**STATED PROBLEM:**
Repeat the material exactly, every line of it.

**DATA SECTION:**

________________________________________

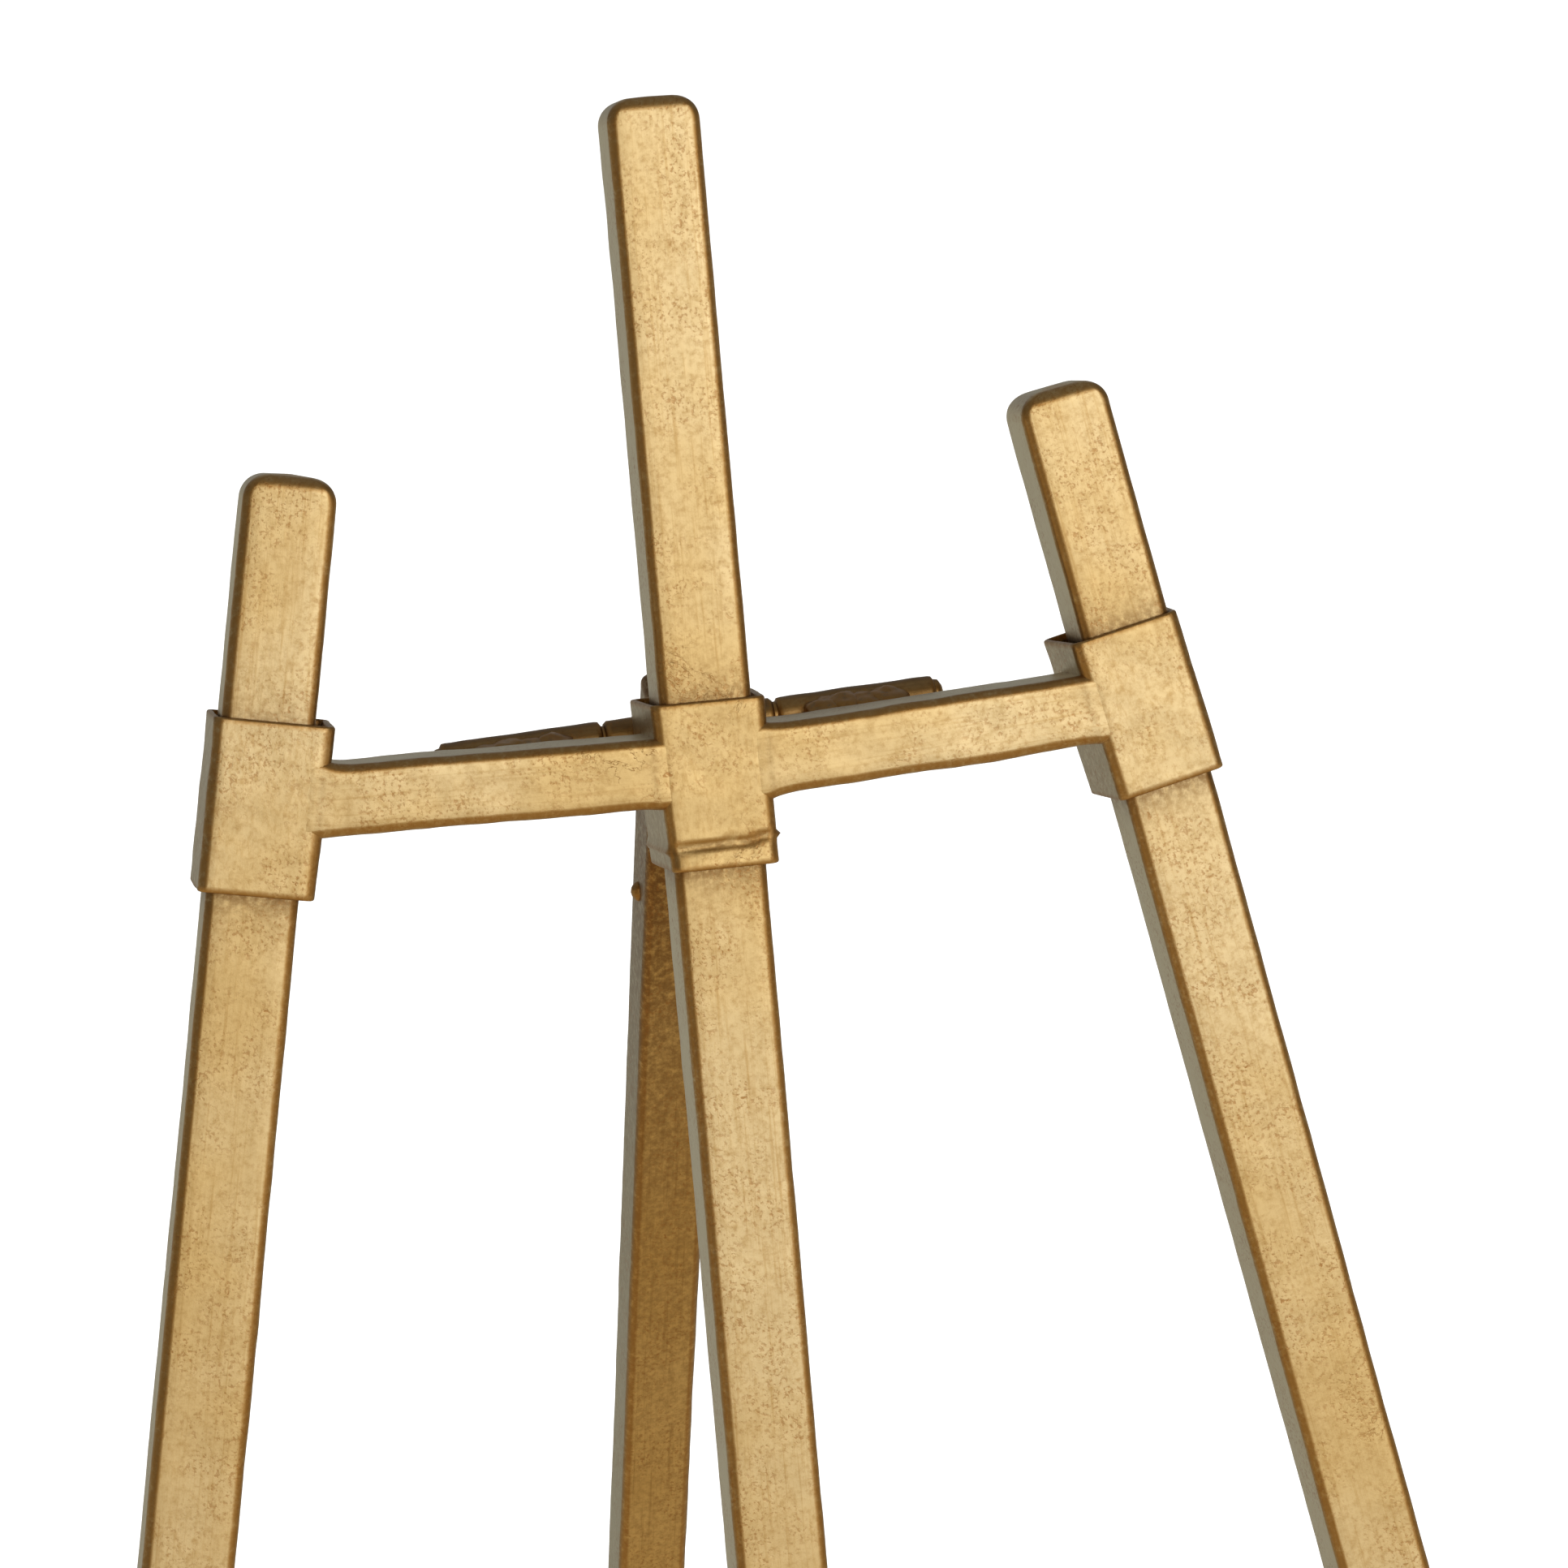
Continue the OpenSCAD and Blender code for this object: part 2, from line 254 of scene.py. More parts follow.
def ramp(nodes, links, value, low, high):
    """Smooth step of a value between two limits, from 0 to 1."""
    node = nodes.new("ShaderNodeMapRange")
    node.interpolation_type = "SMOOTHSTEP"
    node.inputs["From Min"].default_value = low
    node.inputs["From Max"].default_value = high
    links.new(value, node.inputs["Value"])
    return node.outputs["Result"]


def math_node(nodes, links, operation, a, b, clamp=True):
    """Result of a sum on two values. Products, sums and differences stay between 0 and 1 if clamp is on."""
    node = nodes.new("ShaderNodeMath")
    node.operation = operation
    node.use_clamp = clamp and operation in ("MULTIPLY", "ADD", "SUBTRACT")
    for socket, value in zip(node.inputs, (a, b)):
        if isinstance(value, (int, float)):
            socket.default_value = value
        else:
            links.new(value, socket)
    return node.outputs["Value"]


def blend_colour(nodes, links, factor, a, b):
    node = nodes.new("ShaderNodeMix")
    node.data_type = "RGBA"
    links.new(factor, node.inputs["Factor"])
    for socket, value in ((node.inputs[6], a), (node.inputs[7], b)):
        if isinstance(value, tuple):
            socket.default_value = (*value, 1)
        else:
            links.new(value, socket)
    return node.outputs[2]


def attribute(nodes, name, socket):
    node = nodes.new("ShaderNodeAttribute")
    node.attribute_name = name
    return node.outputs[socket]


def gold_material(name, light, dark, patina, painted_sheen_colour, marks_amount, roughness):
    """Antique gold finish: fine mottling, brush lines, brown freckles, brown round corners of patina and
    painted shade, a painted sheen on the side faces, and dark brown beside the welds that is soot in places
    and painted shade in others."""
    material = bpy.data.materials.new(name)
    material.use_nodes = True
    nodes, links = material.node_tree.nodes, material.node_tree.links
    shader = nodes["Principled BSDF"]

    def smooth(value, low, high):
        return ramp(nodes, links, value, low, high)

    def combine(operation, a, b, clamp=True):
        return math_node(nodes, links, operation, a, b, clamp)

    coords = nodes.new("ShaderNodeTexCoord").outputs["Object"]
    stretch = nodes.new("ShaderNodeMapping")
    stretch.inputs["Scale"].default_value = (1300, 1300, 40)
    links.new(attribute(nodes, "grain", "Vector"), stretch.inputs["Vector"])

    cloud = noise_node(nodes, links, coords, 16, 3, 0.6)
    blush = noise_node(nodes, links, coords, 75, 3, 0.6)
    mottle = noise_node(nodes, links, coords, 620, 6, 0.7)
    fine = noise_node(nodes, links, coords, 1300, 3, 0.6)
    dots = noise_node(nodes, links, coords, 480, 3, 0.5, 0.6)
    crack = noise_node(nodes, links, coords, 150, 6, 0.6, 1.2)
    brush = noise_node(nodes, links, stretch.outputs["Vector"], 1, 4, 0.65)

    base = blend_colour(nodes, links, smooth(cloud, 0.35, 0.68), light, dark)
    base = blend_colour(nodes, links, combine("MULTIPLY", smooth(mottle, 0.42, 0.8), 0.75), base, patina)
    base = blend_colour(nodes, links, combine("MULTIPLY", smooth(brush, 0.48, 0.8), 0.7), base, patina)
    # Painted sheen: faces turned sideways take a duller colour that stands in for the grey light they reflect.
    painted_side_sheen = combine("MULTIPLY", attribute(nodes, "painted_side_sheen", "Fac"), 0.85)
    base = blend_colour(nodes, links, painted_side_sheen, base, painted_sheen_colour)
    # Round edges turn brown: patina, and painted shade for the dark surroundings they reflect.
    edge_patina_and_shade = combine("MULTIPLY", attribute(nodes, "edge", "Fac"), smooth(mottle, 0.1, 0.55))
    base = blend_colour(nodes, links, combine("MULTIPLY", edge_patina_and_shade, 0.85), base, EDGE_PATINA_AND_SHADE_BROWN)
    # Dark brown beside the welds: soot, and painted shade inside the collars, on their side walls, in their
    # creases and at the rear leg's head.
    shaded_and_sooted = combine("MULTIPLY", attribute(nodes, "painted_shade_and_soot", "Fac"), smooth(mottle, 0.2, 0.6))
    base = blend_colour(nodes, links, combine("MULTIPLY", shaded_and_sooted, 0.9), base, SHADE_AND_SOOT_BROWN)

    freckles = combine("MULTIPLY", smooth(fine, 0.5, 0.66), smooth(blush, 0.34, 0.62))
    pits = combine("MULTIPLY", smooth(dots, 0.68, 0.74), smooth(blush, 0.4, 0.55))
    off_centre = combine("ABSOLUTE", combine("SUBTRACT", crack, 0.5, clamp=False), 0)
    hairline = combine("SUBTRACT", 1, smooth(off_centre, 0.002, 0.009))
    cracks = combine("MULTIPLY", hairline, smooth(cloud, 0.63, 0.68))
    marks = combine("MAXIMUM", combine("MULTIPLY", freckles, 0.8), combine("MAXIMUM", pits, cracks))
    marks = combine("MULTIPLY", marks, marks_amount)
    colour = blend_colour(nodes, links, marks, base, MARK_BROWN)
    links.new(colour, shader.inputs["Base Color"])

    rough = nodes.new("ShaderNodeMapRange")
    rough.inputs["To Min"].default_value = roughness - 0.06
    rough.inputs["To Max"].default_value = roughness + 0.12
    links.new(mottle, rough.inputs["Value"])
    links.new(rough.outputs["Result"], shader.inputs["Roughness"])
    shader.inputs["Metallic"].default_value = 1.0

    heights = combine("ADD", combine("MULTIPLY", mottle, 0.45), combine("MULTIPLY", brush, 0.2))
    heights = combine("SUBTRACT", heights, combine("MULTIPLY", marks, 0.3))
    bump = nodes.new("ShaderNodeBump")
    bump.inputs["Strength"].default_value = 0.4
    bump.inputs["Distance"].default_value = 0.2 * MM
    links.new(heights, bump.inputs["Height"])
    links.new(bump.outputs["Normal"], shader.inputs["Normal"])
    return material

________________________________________

**RESULT OF THIS TASK:**
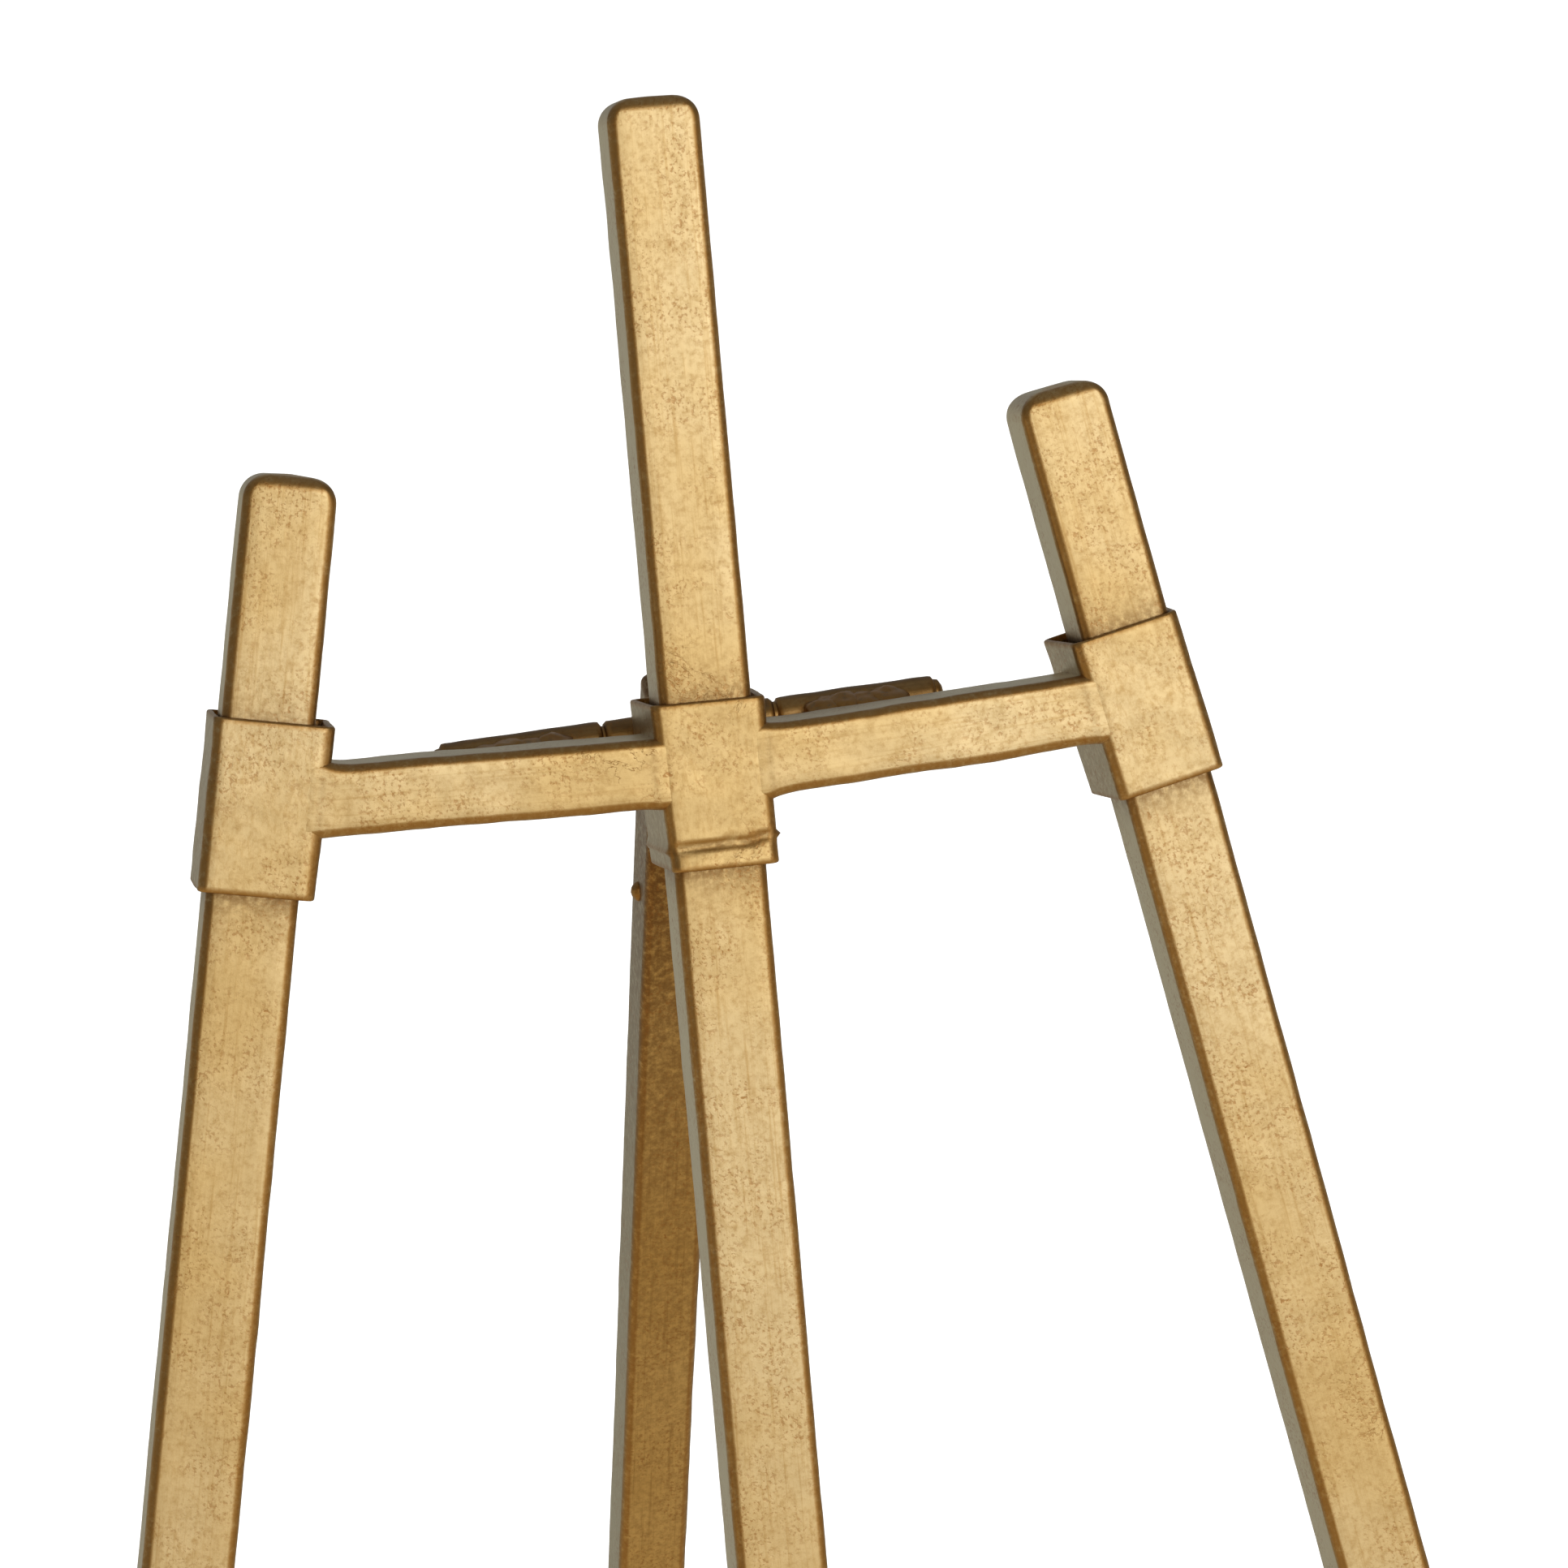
Continue the OpenSCAD and Blender code for this object: part 2, from line 254 of scene.py. More parts follow.
def ramp(nodes, links, value, low, high):
    """Smooth step of a value between two limits, from 0 to 1."""
    node = nodes.new("ShaderNodeMapRange")
    node.interpolation_type = "SMOOTHSTEP"
    node.inputs["From Min"].default_value = low
    node.inputs["From Max"].default_value = high
    links.new(value, node.inputs["Value"])
    return node.outputs["Result"]


def math_node(nodes, links, operation, a, b, clamp=True):
    """Result of a sum on two values. Products, sums and differences stay between 0 and 1 if clamp is on."""
    node = nodes.new("ShaderNodeMath")
    node.operation = operation
    node.use_clamp = clamp and operation in ("MULTIPLY", "ADD", "SUBTRACT")
    for socket, value in zip(node.inputs, (a, b)):
        if isinstance(value, (int, float)):
            socket.default_value = value
        else:
            links.new(value, socket)
    return node.outputs["Value"]


def blend_colour(nodes, links, factor, a, b):
    node = nodes.new("ShaderNodeMix")
    node.data_type = "RGBA"
    links.new(factor, node.inputs["Factor"])
    for socket, value in ((node.inputs[6], a), (node.inputs[7], b)):
        if isinstance(value, tuple):
            socket.default_value = (*value, 1)
        else:
            links.new(value, socket)
    return node.outputs[2]


def attribute(nodes, name, socket):
    node = nodes.new("ShaderNodeAttribute")
    node.attribute_name = name
    return node.outputs[socket]


def gold_material(name, light, dark, patina, painted_sheen_colour, marks_amount, roughness):
    """Antique gold finish: fine mottling, brush lines, brown freckles, brown round corners of patina and
    painted shade, a painted sheen on the side faces, and dark brown beside the welds that is soot in places
    and painted shade in others."""
    material = bpy.data.materials.new(name)
    material.use_nodes = True
    nodes, links = material.node_tree.nodes, material.node_tree.links
    shader = nodes["Principled BSDF"]

    def smooth(value, low, high):
        return ramp(nodes, links, value, low, high)

    def combine(operation, a, b, clamp=True):
        return math_node(nodes, links, operation, a, b, clamp)

    coords = nodes.new("ShaderNodeTexCoord").outputs["Object"]
    stretch = nodes.new("ShaderNodeMapping")
    stretch.inputs["Scale"].default_value = (1300, 1300, 40)
    links.new(attribute(nodes, "grain", "Vector"), stretch.inputs["Vector"])

    cloud = noise_node(nodes, links, coords, 16, 3, 0.6)
    blush = noise_node(nodes, links, coords, 75, 3, 0.6)
    mottle = noise_node(nodes, links, coords, 620, 6, 0.7)
    fine = noise_node(nodes, links, coords, 1300, 3, 0.6)
    dots = noise_node(nodes, links, coords, 480, 3, 0.5, 0.6)
    crack = noise_node(nodes, links, coords, 150, 6, 0.6, 1.2)
    brush = noise_node(nodes, links, stretch.outputs["Vector"], 1, 4, 0.65)

    base = blend_colour(nodes, links, smooth(cloud, 0.35, 0.68), light, dark)
    base = blend_colour(nodes, links, combine("MULTIPLY", smooth(mottle, 0.42, 0.8), 0.75), base, patina)
    base = blend_colour(nodes, links, combine("MULTIPLY", smooth(brush, 0.48, 0.8), 0.7), base, patina)
    # Painted sheen: faces turned sideways take a duller colour that stands in for the grey light they reflect.
    painted_side_sheen = combine("MULTIPLY", attribute(nodes, "painted_side_sheen", "Fac"), 0.85)
    base = blend_colour(nodes, links, painted_side_sheen, base, painted_sheen_colour)
    # Round edges turn brown: patina, and painted shade for the dark surroundings they reflect.
    edge_patina_and_shade = combine("MULTIPLY", attribute(nodes, "edge", "Fac"), smooth(mottle, 0.1, 0.55))
    base = blend_colour(nodes, links, combine("MULTIPLY", edge_patina_and_shade, 0.85), base, EDGE_PATINA_AND_SHADE_BROWN)
    # Dark brown beside the welds: soot, and painted shade inside the collars, on their side walls, in their
    # creases and at the rear leg's head.
    shaded_and_sooted = combine("MULTIPLY", attribute(nodes, "painted_shade_and_soot", "Fac"), smooth(mottle, 0.2, 0.6))
    base = blend_colour(nodes, links, combine("MULTIPLY", shaded_and_sooted, 0.9), base, SHADE_AND_SOOT_BROWN)

    freckles = combine("MULTIPLY", smooth(fine, 0.5, 0.66), smooth(blush, 0.34, 0.62))
    pits = combine("MULTIPLY", smooth(dots, 0.68, 0.74), smooth(blush, 0.4, 0.55))
    off_centre = combine("ABSOLUTE", combine("SUBTRACT", crack, 0.5, clamp=False), 0)
    hairline = combine("SUBTRACT", 1, smooth(off_centre, 0.002, 0.009))
    cracks = combine("MULTIPLY", hairline, smooth(cloud, 0.63, 0.68))
    marks = combine("MAXIMUM", combine("MULTIPLY", freckles, 0.8), combine("MAXIMUM", pits, cracks))
    marks = combine("MULTIPLY", marks, marks_amount)
    colour = blend_colour(nodes, links, marks, base, MARK_BROWN)
    links.new(colour, shader.inputs["Base Color"])

    rough = nodes.new("ShaderNodeMapRange")
    rough.inputs["To Min"].default_value = roughness - 0.06
    rough.inputs["To Max"].default_value = roughness + 0.12
    links.new(mottle, rough.inputs["Value"])
    links.new(rough.outputs["Result"], shader.inputs["Roughness"])
    shader.inputs["Metallic"].default_value = 1.0

    heights = combine("ADD", combine("MULTIPLY", mottle, 0.45), combine("MULTIPLY", brush, 0.2))
    heights = combine("SUBTRACT", heights, combine("MULTIPLY", marks, 0.3))
    bump = nodes.new("ShaderNodeBump")
    bump.inputs["Strength"].default_value = 0.4
    bump.inputs["Distance"].default_value = 0.2 * MM
    links.new(heights, bump.inputs["Height"])
    links.new(bump.outputs["Normal"], shader.inputs["Normal"])
    return material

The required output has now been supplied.